Kedua pramu-acara ini sukses "memadamkan" semua api rokok di dalam tenda. Nyamanlah kerabat, sahabat dan tamu undangan. Acara berlangsung tanpa asap rokok. Pertanyaannya, bagaimana keduanya sukses "memadamkan" api rokok dari para perokok? Kira-kira begini ujaran santun yang keluar dari ide/inspirasi keduanya.
bahwasanya dalam budaya kita ada ungkapan ta'eku ma tateef ate, atmaam am tasboo. Itu yang membudaya pada kita, namun kami perlu sampaikan bahwa Bupati Kupang telah mengeluarkan peraturan agar ketika berada dalam pertemuan-pertemuan umum sebaiknya tidak ada asap yang disemburkan dari mulut para perokok. Di tempat acara kita saat ini, kami tidak bermaksud hendak melarang siapa pun yang suka merokok, namun atas dasar peraturan itu, kami perlu menyampaikannya. Biarlah acara ini berlangsung sampai selesai, kemudian silakan merokok di luar daripada ruang di mana kita duduk bersama. Maafkan kami berdua, kami hanya menyampaikan peraturan itu tanpa melawan budaya tmaam am tasboo.
Acara pun dimulai. Satu acara adat yang tidak biasa mulai berlangsung. Pemimpin acara yakni tuan rumah Umi Nii Baki-Koro'oto. Ia menggelar sehelai kain tenun, duduk di atasnya, bersila, memegang mic yang membantu mengantar suara agar terdengar oleh semua orang yang duduk di dalam tenda atau yang di luar tenda. Tuan rumah Umi Nii Baki-Koro'oto berhadapan dengan satu tim kecil keluarga yang menyerahkan seorang pemuda agar menjadi bagian tak terpisahkan untuk selamanya pada Umi Nii Baki-Koro'oto.

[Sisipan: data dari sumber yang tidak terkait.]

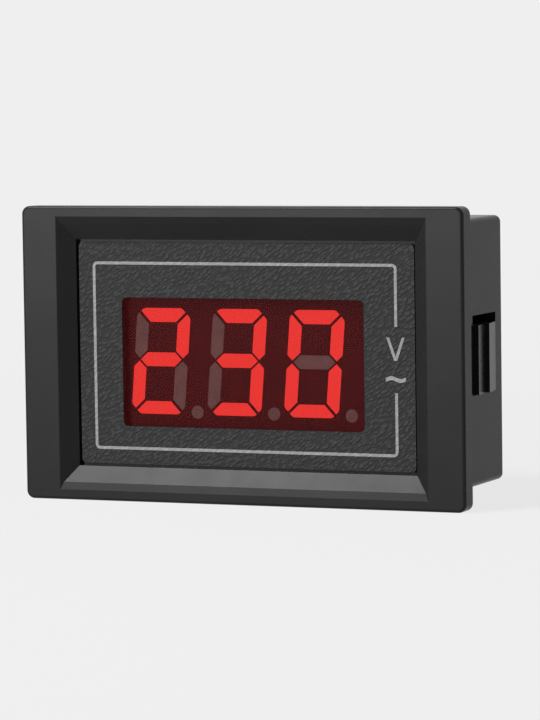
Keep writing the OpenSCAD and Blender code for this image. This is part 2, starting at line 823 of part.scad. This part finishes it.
module cover_screws() color("silver") {
    head_seat_y = case_d - cover_head_t + 0.1;
    at_corners(post_x, post_z)
        difference() {
            union() {
                bar_y(cover_head_r, head_seat_y, cover_head_t);
                bar_y(cover_screw_d / 2, head_seat_y - cover_screw_len, cover_screw_len + eps);
            }
            for (turn = [0, 90]) rotate([0, turn, 0])
                translate([-1.1, head_seat_y + cover_head_t - 0.6, -0.25]) cube([2.2, 1, 0.5]);
        }
}

// ---------------------------------------------------------------- snap clips

// Teeth in plan: steep towards the bezel, and running down towards the rear
function teeth_points() = let (pitch = clip_len / clip_teeth)
    [for (i = [0 : clip_teeth - 1], end = [0, 1])
        [clip_out_x + (end == 0 ? tooth_h : 0), clip_y + (i + end) * pitch]];

module clip() {
    translate([0, 0, clip_bottom]) linear_extrude(clip_h)
        polygon(concat([[clip_in_x, clip_y]], teeth_points(), [[clip_in_x, clip_y + clip_len]]));
    translate([root_x - neck_t / 2, clip_y, root_z]) cube([neck_t, clip_len, clip_bottom - root_z + 1]);
    bar_y(root_r, clip_y, clip_len, root_x, root_z);
}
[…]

Tempat sirih-pinang silih berganti pergi dan kembali, baik dari tangan tuan rumah Umi Nii Baki-Koro'oto dan sebaliknya dari keluarga dari pihak yang menyerahkan anak. Sederhana saja, acara ini namun mengandung makna yang sangat mendalam dan berkesan. Alasannya, pada anak bukan biologis dari dalam Umi Nii Baki-Koro'oto akan disematkan nama sakral yang disebut akuf/akun yang sama dengan pihak keluarga yang menerima. Nama akun/akun akan melekat tanpa dokumen. Nama itu akan melekat selamanya baik pada diri penerima dan berlanjut pada keturunannya.
Pihak-pihak yang menerima tempat-sirih berisi sirih, pinang dan sebentuk amplop yakni: pemangku adat di dalam desa (Ketua RT dan perangkat di atasnya hingga Kepala Desa), saudara dan orang tua kandung, pihak institusi keagamaan (Anggota Majelis gereja lokal). Mereka yang menerima dari pihak pemangku adat dan anggota MJ gereja lokal menjadi saksi hidup atas berlangsungnya satu item hukum adat dari dua keluarga.
Pada gambar dengan keterangan Orang tua yang saling menerima sebagai saudara;Â pasangan suami-isteri yang berseragam menempatkan sehelai kain tenun pada ayah dari anak yang diserahkan. Tempat sirih-pinang yang diletakkan di meja sebagai simbol terima kasih telah menyerahkan seorang anak menjadi anak yuridis adat pada pasangan suami-isteri ini. Kain tenun yang ditempatkan di bahu sebagai pertanda penerimaan untuk selanjutnya menjadi saudara yang tak terpisahkan di dalam rumah adat Umi Nii Baki-Koro'oto.
Anak yang diserahkan telah berlangsung pada masa yang sangat lama di atas 20 tahun. Saat itu, ada kejadian ibu meninggal dunia. Bapak merasa perlu menyerahkan anaknya kepada orang yang tepat untuk merawat dan membesarkan, jika memungkinkan menyekolahkannya. Tanggung jawab telah diterima, anak itu telah mencapai pendidikan tinggi dan berprofesi sebagai Jurnalis/Wartawan media online https:/infontt.com. Seorang Jurnalis/Wartawan yang telah lulus uji kompetensi dengan sebutan Wartawan Muda.
Seluruh rangkaian acara adat mencapai puncaknya ketika pemimpin upacara adat menyampaikan bahwa seseorang anak (pemuda) telah diterima menjadi bagian tak terpisahkan dari Umi Nii Baki-Koro'oto dan kepadanya telah disematkan nama sakral (akuf/akun). Selanjutnya kepada pemangku adat, pemangku institusi keagamaan, kerabat, sahabat dan publik yang paham budaya, akan menyapa sesuai nama itu, selain nama yang tertera di dalam dokumen-dokumen resmi.